Le problème n’est pas que le tueur d’ânes soit venu de Suisse : le chasseur vivant à l’étranger peut venir chasser en France, sous condition d’être détenteur d’un permis validé et d’une attestation d'assurance couvrant les risques en France. En revanche, un étranger qui vit en France doit obligatoirement posséder le permis de chasser français pour pratiquer la chasse en France. En Suisse, le permis de chasser est accordé après examen des connaissances sur la faune sauvage et la nature, l’entretien cynégétique et les chiens de chasse, la législation ainsi que l’exercice de la chasse et le maniement des armes, et après examen pratique de tir.

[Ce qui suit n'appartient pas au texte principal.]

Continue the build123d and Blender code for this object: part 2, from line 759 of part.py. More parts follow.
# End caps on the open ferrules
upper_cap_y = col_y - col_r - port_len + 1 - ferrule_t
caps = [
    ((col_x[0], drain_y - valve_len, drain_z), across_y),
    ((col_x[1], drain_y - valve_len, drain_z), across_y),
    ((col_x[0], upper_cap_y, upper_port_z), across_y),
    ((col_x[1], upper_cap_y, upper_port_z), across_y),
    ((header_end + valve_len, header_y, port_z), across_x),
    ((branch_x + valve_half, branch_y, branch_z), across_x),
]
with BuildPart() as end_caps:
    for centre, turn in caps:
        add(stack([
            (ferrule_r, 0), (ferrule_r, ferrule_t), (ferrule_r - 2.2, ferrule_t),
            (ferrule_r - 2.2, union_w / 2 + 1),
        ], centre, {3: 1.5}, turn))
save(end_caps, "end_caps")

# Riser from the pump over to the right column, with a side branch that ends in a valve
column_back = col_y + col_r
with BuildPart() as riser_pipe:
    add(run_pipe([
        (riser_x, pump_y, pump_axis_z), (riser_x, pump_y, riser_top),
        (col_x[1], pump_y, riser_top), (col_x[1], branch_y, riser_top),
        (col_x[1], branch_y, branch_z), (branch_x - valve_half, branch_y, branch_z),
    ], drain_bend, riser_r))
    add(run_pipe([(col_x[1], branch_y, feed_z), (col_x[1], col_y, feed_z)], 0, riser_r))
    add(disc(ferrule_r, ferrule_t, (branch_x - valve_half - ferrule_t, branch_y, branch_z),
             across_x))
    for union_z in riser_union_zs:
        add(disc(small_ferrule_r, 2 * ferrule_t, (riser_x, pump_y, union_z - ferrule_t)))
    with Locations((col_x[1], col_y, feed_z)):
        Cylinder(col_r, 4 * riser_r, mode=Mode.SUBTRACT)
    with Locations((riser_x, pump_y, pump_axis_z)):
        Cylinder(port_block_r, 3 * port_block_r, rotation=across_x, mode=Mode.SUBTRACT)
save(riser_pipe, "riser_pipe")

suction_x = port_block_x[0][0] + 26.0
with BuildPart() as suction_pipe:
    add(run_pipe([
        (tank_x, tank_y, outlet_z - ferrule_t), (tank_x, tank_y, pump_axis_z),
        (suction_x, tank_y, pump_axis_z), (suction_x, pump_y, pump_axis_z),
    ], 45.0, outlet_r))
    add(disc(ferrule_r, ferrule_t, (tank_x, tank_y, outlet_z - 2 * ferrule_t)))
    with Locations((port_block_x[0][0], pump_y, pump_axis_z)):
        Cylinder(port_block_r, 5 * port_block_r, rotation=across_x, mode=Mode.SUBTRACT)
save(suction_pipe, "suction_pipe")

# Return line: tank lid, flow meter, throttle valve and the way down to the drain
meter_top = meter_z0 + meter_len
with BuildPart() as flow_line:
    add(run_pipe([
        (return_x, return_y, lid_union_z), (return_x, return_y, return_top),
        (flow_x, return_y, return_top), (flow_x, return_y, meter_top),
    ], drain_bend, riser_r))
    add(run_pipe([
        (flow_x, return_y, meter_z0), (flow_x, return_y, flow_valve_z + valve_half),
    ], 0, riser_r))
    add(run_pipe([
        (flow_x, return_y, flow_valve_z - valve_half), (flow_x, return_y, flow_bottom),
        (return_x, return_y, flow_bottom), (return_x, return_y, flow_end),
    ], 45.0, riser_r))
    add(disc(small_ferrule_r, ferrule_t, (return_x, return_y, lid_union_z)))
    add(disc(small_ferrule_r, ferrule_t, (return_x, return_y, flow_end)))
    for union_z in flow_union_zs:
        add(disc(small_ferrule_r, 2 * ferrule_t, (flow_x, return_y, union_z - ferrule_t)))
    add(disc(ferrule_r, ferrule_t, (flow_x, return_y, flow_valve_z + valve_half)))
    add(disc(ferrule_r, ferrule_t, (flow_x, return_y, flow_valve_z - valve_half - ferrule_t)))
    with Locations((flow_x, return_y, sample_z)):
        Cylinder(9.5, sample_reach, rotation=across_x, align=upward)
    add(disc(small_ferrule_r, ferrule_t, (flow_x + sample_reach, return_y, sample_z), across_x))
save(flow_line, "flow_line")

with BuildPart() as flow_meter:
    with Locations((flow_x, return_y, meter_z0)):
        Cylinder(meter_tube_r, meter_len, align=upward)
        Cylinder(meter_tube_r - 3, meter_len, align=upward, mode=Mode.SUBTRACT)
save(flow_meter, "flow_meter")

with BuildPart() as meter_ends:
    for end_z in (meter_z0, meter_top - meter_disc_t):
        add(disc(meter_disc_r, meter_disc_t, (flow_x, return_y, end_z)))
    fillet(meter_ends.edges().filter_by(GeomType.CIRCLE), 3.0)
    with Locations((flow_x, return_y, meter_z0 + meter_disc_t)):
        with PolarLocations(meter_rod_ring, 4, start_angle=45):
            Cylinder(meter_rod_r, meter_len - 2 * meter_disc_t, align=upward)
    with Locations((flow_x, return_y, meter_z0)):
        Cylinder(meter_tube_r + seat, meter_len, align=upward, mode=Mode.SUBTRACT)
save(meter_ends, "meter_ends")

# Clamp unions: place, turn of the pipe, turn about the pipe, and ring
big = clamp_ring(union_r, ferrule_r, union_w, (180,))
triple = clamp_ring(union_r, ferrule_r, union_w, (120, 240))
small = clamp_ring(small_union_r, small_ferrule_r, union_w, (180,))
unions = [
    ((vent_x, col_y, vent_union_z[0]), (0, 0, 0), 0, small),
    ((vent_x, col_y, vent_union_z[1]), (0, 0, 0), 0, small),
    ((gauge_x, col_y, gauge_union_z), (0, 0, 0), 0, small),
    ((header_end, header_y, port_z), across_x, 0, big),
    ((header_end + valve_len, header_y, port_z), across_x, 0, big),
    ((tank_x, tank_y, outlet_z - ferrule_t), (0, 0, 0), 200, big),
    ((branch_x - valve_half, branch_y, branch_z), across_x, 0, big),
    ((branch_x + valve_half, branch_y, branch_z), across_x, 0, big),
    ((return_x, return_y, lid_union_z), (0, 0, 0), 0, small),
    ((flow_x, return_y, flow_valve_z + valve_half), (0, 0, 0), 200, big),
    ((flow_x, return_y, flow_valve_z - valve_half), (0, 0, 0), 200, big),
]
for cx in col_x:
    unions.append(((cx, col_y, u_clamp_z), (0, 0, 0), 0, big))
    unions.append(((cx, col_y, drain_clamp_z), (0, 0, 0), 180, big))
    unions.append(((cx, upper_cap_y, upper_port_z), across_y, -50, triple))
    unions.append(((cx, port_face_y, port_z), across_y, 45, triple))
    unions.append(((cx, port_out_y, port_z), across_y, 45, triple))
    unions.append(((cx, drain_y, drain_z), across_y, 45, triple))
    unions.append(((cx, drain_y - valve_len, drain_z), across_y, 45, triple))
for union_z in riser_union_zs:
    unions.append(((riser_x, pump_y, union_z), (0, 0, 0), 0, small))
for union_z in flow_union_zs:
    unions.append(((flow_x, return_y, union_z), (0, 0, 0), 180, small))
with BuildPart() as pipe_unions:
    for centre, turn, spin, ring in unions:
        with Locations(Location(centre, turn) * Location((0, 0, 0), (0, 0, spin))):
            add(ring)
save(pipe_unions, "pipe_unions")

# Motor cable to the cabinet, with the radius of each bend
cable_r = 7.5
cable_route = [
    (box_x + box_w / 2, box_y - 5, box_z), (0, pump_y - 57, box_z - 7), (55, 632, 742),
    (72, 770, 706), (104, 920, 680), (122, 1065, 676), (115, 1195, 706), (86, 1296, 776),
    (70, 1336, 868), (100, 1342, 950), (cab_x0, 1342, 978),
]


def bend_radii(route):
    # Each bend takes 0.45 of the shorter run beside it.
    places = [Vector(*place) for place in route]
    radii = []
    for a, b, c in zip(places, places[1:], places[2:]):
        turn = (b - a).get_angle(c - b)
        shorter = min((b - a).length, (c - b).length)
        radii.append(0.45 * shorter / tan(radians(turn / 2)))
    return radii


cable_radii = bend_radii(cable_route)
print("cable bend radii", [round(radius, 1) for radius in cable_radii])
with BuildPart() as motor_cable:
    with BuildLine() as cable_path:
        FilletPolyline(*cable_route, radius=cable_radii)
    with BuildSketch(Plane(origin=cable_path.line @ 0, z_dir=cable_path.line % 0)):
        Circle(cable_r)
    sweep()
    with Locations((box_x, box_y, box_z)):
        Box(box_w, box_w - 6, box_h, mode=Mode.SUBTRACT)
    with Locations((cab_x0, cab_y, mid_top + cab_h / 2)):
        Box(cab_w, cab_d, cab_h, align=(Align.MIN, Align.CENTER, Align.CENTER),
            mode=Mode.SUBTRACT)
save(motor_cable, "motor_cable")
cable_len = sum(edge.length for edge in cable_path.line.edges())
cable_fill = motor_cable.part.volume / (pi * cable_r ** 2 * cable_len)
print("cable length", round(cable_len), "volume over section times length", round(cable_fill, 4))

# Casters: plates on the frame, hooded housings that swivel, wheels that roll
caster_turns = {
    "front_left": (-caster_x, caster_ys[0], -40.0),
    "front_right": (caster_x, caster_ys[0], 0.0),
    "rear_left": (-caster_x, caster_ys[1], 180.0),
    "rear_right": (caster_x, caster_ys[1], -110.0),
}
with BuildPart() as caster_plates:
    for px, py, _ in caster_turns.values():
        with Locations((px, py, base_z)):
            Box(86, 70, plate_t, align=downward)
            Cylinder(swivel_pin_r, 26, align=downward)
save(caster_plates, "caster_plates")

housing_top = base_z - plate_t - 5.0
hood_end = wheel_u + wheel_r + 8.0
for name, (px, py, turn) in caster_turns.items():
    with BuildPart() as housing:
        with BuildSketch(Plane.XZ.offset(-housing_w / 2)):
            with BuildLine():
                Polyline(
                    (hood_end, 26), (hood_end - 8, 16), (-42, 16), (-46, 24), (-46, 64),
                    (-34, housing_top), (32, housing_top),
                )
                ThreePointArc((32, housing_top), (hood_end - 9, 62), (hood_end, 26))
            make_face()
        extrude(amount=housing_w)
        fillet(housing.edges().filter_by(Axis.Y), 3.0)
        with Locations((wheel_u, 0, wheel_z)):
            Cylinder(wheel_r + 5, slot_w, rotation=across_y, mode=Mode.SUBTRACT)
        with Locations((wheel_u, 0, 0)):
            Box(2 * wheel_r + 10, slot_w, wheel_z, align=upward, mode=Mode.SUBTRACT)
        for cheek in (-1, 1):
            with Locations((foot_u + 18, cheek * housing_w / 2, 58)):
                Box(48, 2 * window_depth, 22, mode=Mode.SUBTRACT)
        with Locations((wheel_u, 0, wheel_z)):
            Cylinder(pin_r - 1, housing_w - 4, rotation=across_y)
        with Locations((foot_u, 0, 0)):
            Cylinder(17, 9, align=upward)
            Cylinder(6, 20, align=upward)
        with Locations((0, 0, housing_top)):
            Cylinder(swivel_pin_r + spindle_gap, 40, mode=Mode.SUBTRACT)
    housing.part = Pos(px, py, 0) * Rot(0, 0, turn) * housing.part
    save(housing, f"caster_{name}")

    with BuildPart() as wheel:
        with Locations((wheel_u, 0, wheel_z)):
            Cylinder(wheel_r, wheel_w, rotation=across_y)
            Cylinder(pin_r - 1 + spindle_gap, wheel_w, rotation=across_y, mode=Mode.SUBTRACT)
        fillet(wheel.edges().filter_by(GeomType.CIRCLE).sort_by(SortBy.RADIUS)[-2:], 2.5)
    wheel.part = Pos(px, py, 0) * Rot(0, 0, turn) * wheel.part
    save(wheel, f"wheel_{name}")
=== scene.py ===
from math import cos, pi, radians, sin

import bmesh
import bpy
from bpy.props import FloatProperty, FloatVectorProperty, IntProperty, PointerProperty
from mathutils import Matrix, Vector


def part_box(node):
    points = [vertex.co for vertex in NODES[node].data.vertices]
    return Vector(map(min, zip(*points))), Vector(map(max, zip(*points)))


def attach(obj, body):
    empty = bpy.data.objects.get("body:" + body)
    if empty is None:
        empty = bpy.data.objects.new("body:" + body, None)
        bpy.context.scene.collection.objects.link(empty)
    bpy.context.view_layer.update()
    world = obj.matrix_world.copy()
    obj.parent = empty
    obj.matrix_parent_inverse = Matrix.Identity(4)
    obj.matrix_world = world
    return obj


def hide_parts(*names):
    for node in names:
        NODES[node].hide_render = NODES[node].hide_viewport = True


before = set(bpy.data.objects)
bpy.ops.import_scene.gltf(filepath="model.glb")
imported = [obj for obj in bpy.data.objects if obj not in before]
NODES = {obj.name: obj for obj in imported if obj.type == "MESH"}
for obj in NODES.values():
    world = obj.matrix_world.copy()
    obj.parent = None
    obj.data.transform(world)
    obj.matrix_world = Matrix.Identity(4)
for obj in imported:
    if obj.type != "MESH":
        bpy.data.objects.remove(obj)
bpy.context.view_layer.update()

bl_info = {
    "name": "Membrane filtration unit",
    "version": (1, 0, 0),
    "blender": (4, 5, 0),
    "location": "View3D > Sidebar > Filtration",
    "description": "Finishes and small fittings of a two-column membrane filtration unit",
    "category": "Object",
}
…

En France, les fédérations de chasseurs disent multiplier les actions de sensibilisation à la sécurité, notamment auprès des jeunes. Mais le problème n’est pas là, car  les statistiques sont formelles : les accidents mortels sont provoqués par des chasseurs plus âgés. Depuis des décennies, la LFDA dénonce l’aberration consistant, lors du renouvellement annuel du permis de chasser, à considérer comme suffisante la déclaration par le candidat lui-même qu’il n’est atteint d’aucune affection compromettant la sécurité ; la LFDA réclame un examen et une certification médicale obligatoire chaque année à partir de soixante ans.

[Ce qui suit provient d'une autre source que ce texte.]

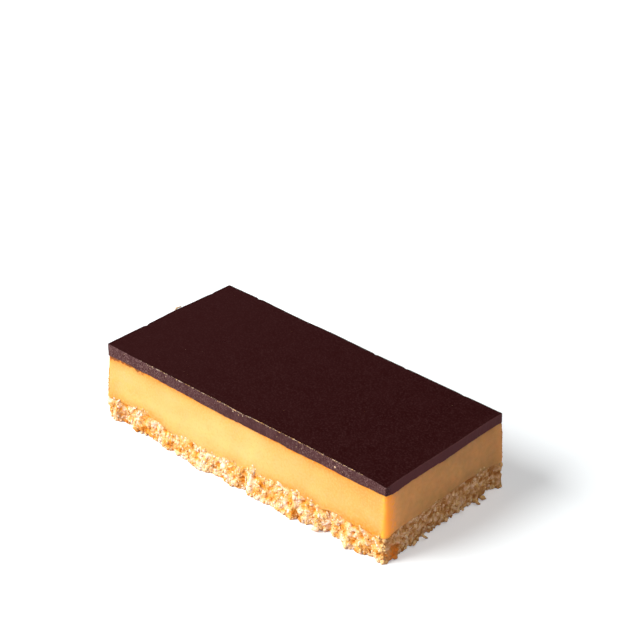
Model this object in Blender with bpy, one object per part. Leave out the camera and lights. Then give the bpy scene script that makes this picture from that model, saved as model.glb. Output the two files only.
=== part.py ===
"""A caramel slice: one finger cut from a tray bake of three layers.

A pressed crumb base carries a thick layer of set caramel, and a thin sheet of dark chocolate
covers the top. X runs along the finger, Y across it and +Z is up. The origin is the middle of
the underside, so the slice stands on the plane z = 0. Lengths are in metres.

Each layer starts as a block that is cut by planes into a grid of faces. The corners of those
faces are then moved by functions of their place: they round the corners and edges, follow the
wavy line where two layers meet, and leave the cut sides as uneven as a knife leaves them.
"""

import math

import bmesh
import bpy
from mathutils import Vector, noise

# Driving dimensions of the finger, measured at the chocolate.
LENGTH = 0.105
WIDTH = 0.0481
HEIGHT = 0.0246
BASE_HEIGHT = 0.0084
CHOCOLATE_THICKNESS = 0.0029

# Layers touch in the real slice. Their solids keep this gap.
LAYER_GAP = 0.0003

# Radius of the four upright corners of each layer.
BASE_CORNER = 0.0020
CARAMEL_CORNER = 0.0013
CHOCOLATE_CORNER = 0.0008

# Radius of the crumbled edge round the underside, and of the worn edge of the chocolate.
FOOT_RADIUS = 0.0013
CHOCOLATE_EDGE = 0.0004

# The weight of the slice spreads its lower layers past the edge of the chocolate.
CARAMEL_SPREAD = 0.0004
BASE_SPREAD = 0.0009

# The deepest that each layer's cut sides fall behind the straight line of the knife.
BASE_HOLLOW = 0.0008
CARAMEL_HOLLOW = 0.00035
CHOCOLATE_HOLLOW = 0.00015

# Distance between the soft hollows of each layer's cut sides.
BASE_HOLLOW_SPACING = 0.0045
CARAMEL_HOLLOW_SPACING = 0.016
CHOCOLATE_HOLLOW_SPACING = 0.020

# The base was pressed thin under a stretch of the -Y side, and left thick near the +X end.
DIP_DEPTH = 0.0019
DIP_X = -0.014
DIP_REACH_X = 0.018
DIP_REACH_Y = 0.025
RISE_HEIGHT = 0.0022
RISE_Y = 0.010
RISE_REACH_X = 0.030
RISE_REACH_Y = 0.016

# The chocolate is thickest in the middle of the -Y side, and thinner towards the +Y side.
CHOCOLATE_TAPER = 0.00045
POOL_DEPTH = 0.0003
POOL_X = -0.002
POOL_REACH_X = 0.018
POOL_REACH_Y = 0.020

# Distance between the planes that cut a block into faces.
FACE_PITCH = 0.003

HALF_LENGTH = LENGTH / 2
HALF_WIDTH = WIDTH / 2
CARAMEL_TOP = HEIGHT - CHOCOLATE_THICKNESS


def clear_scene():
    """Remove every object, so that the script starts from an empty scene."""
    for thing in list(bpy.data.objects):
        bpy.data.objects.remove(thing, do_unlink=True)


def make_collection(name):
    collection = bpy.data.collections.new(name)
    bpy.context.scene.collection.children.link(collection)
    return collection


def make_material(name, color, roughness):
    material = bpy.data.materials.new(name)
    material.use_nodes = True
    shader = material.node_tree.nodes["Principled BSDF"]
    shader.inputs["Base Color"].default_value = (*color, 1.0)
    shader.inputs["Roughness"].default_value = roughness
    shader.inputs["Metallic"].default_value = 0.0
    return material


def base_top(x, y):
    """Height of the pressed crumb under the caramel."""
    from_side = (y + HALF_WIDTH) / DIP_REACH_Y
    dip = math.exp(-(((x - DIP_X) / DIP_REACH_X) ** 4) - from_side**2)
    from_end = (x - HALF_LENGTH) / RISE_REACH_X
    rise = math.exp(-(from_end**2) - ((y - RISE_Y) / RISE_REACH_Y) ** 2)
    return BASE_HEIGHT - DIP_DEPTH * dip + RISE_HEIGHT * rise


def caramel_top(x, y):
    """Height of the set caramel under the chocolate."""
    from_side = (y + HALF_WIDTH) / POOL_REACH_Y
    pool = math.exp(-(((x - POOL_X) / POOL_REACH_X) ** 2) - from_side**2)
    return CARAMEL_TOP + CHOCOLATE_TAPER * y / HALF_WIDTH - POOL_DEPTH * pool


def cuts_along(half, corner):
    """Places of the cuts across one axis: even steps between the corners, one more in each."""
    inner = half - corner
    steps = round(2 * inner / FACE_PITCH)
    even = [inner * (2 * step / steps - 1) for step in range(steps + 1)]
    mid_corner = half - corner / 2
    return [-mid_corner, *even, mid_corner]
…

La Fédération nationale des chasseurs dit demander une réforme du permis de chasser, qui obligerait les chasseurs à suivre une « remise à niveau sur les consignes de sécurité et un examen tous les dix ans », qui serait une condition pour pouvoir continuer à chasser. Paroles verbales. Pendant la campagne présidentielle, les candidats se sont rendus auprès de la Fédération des chasseurs pour l’assurer de leur soutien indéfectible et louer l’action bénéfique des chasseurs dans nos territoires. La Fédération s’est gargarisée de ces louanges : elle n’en a pas profité pour réclamer la réforme qu’elle dit pourtant essentielle.

Jean-Claude Nouët

Sources : Ouest-France 18-09, Nice-Matin 18-09,  Le Dauphiné 19-09, France Bleu Pays de Savoie 18-09.

Article publié dans le numéro 95 de la revue Droit Animal, Éthique & Sciences.